In a DS, there are formal rules & a "wiring diagram" (if secretive) of rulers to execute specific plans - a gang of sorts.
A Borg is an informal, evolving collective of influential players holding the same belief system that acts in concert to effectively define a nation's range of choices - a club of sorts.

David Habakkuk


Thanks for that.

When I get a moment, I will read the Wikipedia pieces to which you link. Unfortunately, while Turkish politics turns out to be a critical element in a lot of puzzles, I am grossly ignorant about it.

What has been revealed about the Health Ministry report certainly makes it look as though it were part of an ‘information operation’ – and as you point out, particularly given the mess that tayyip has got himself into, anyone leaking the full text would be taking their life into their hands.

Whether the leadership of the OPCW can continue to justify in essence colluding in make accusations against the Syrian government, while suppressing the detailed evidence, including the autopsy results, we shall see.

If you do have any more information or thoughts on the Turkish angle of this affair, both I and I think a lot of others would be very interested.

Babak Makkinejad

One could only hope that there is a place called Hell somewhere and Yigor Gaidar is a denizens of its lowest level.

On the urge to destroy: many Iranian dissidents would do likewise; destroy Islam, Sharia, everything - as though 800 years of sitting on one's hands by one's ancestors could be overcome by the rapid destruction of the existing Traditions and Culture.

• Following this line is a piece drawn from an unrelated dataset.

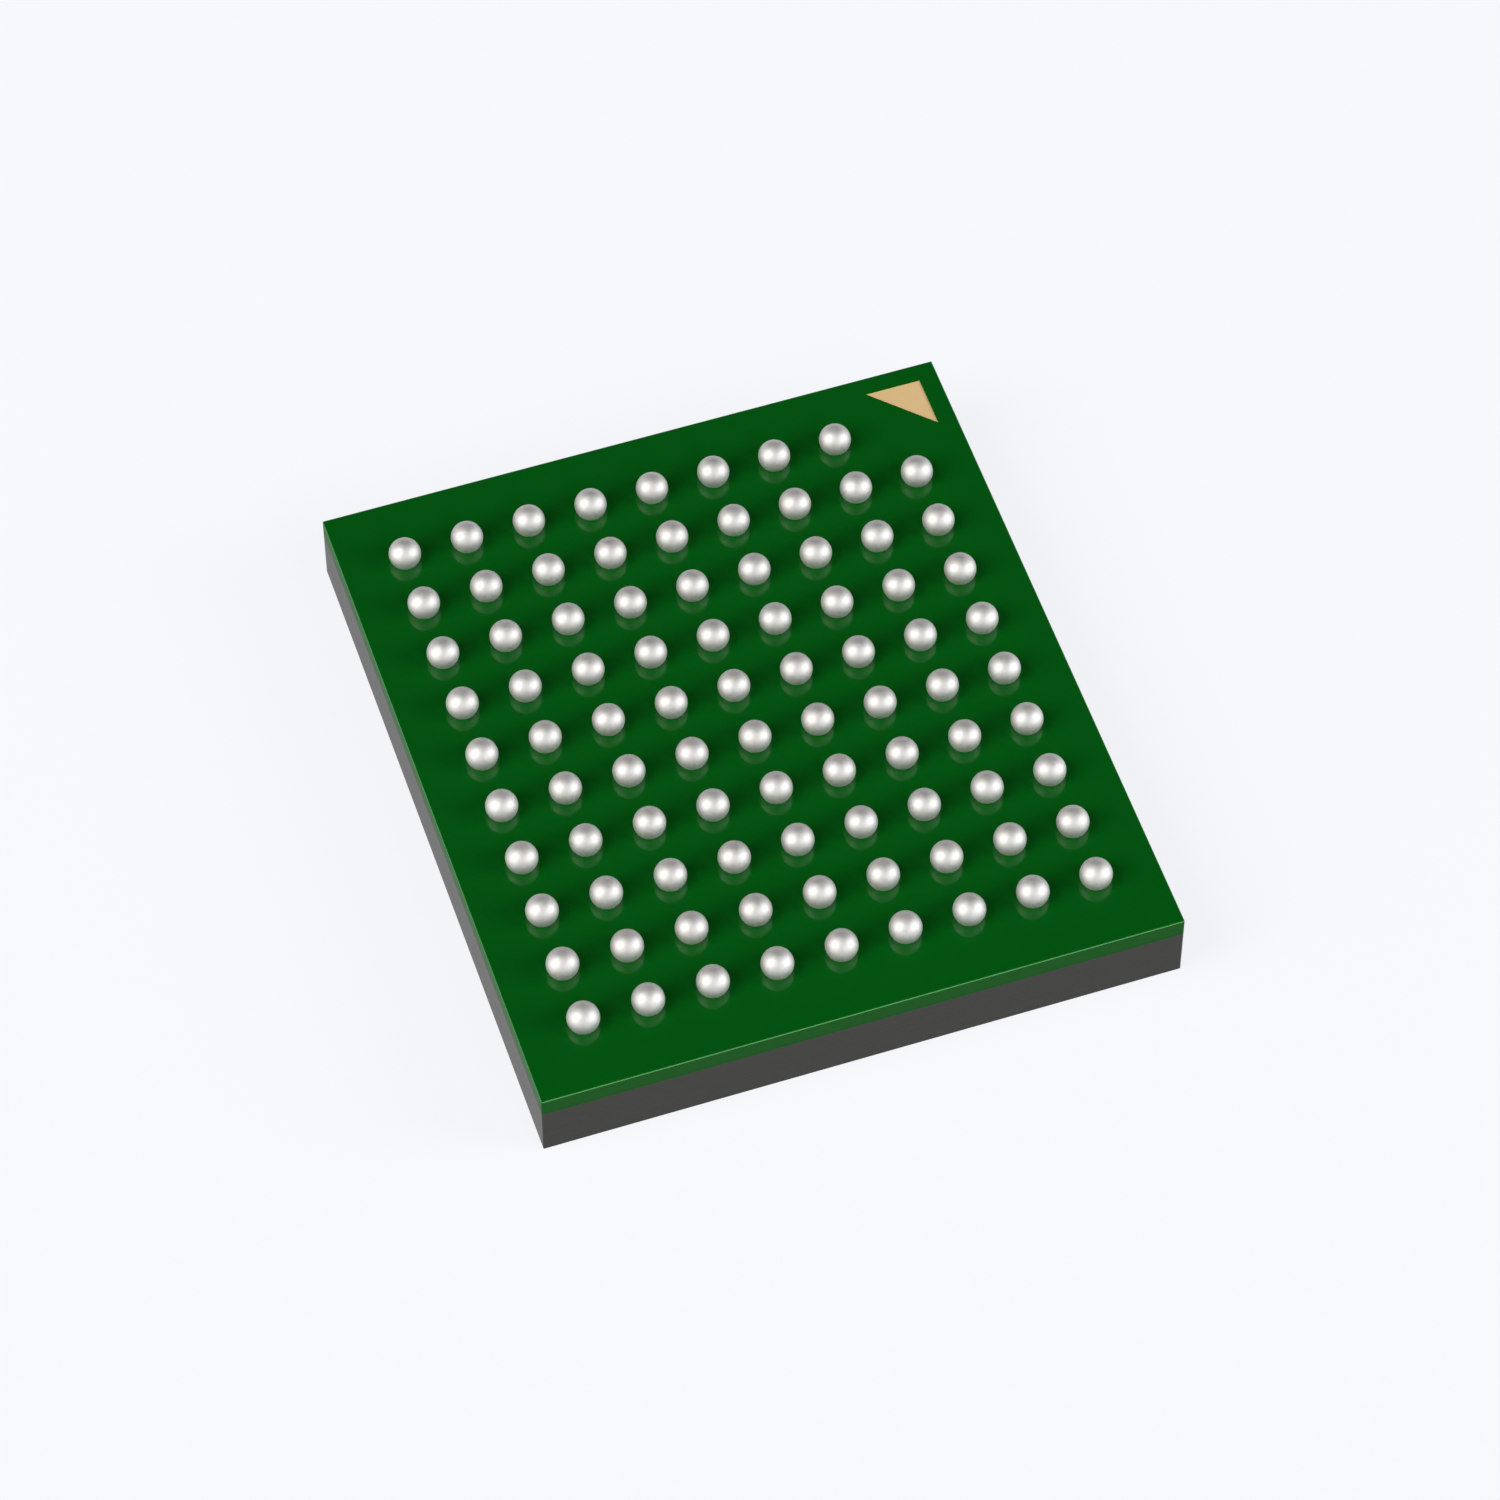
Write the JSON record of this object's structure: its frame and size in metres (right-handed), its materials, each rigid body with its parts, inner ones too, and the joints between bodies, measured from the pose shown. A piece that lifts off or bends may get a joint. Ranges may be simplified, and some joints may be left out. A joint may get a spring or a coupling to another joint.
{
  "type": "ball grid array chip",
  "caption": "Moulded ball grid array chip package: a die wire-bonded to a green laminate substrate, with solder balls in rows on the face that meets the board.",
  "frame": {"origin": "middle of the moulded cap's flat outer face, on which the package lies with its balls up", "axes": "+Z out of the ball side; +X across the ball columns and +Y across the ball rows, both towards corner A1"},
  "size_m": [0.008, 0.009, 0.0013],
  "materials": {
    "mold_compound": "matt moulded epoxy",
    "gold_wire": "drawn",
    "silicon": "ground",
    "die_adhesive": "cured",
    "solder_mask": "glossy coating",
    "copper": "etched",
    "laminate": "sawn",
    "plug_resin": "cured",
    "gold_plate": "satin plated",
    "solder": "satin reflowed"
  },
  "bodies": {
    "root": {"mold_cap": "mold_compound", "bond_wires": "gold_wire", "die": "silicon", "die_attach": "die_adhesive", "die_side_mask": "solder_mask", "die_side_copper": "copper", "substrate_core": "laminate", "via_barrels": "copper", "via_plugs": "plug_resin", "ball_side_copper": "copper", "pin1_marker": "gold_plate", "ball_side_mask": "solder_mask", "balls_row_a": "solder", "balls_row_b": "solder", "balls_row_c": "solder", "balls_row_d": "solder", "balls_row_e": "solder", "balls_row_f": "solder", "balls_row_g": "solder", "balls_row_h": "solder", "balls_row_j": "solder", "balls_row_k": "solder"}
  },
  "joints": []
}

Worked very well during Reconstruction.



I would agree with you that the DS (when extent) is hierarchical and easily depicted by a line an block chart. The Borg would best be described as you did and a visual would be something like a Venn diagram. pl


David Habakkuk,

Thank you for your analysis. I would agree that "they could actions sponsored by Putin, as has been claimed in relation to the DNC hackings" or "they could be Russian hackers acting on their own account – who may or may not like Putin".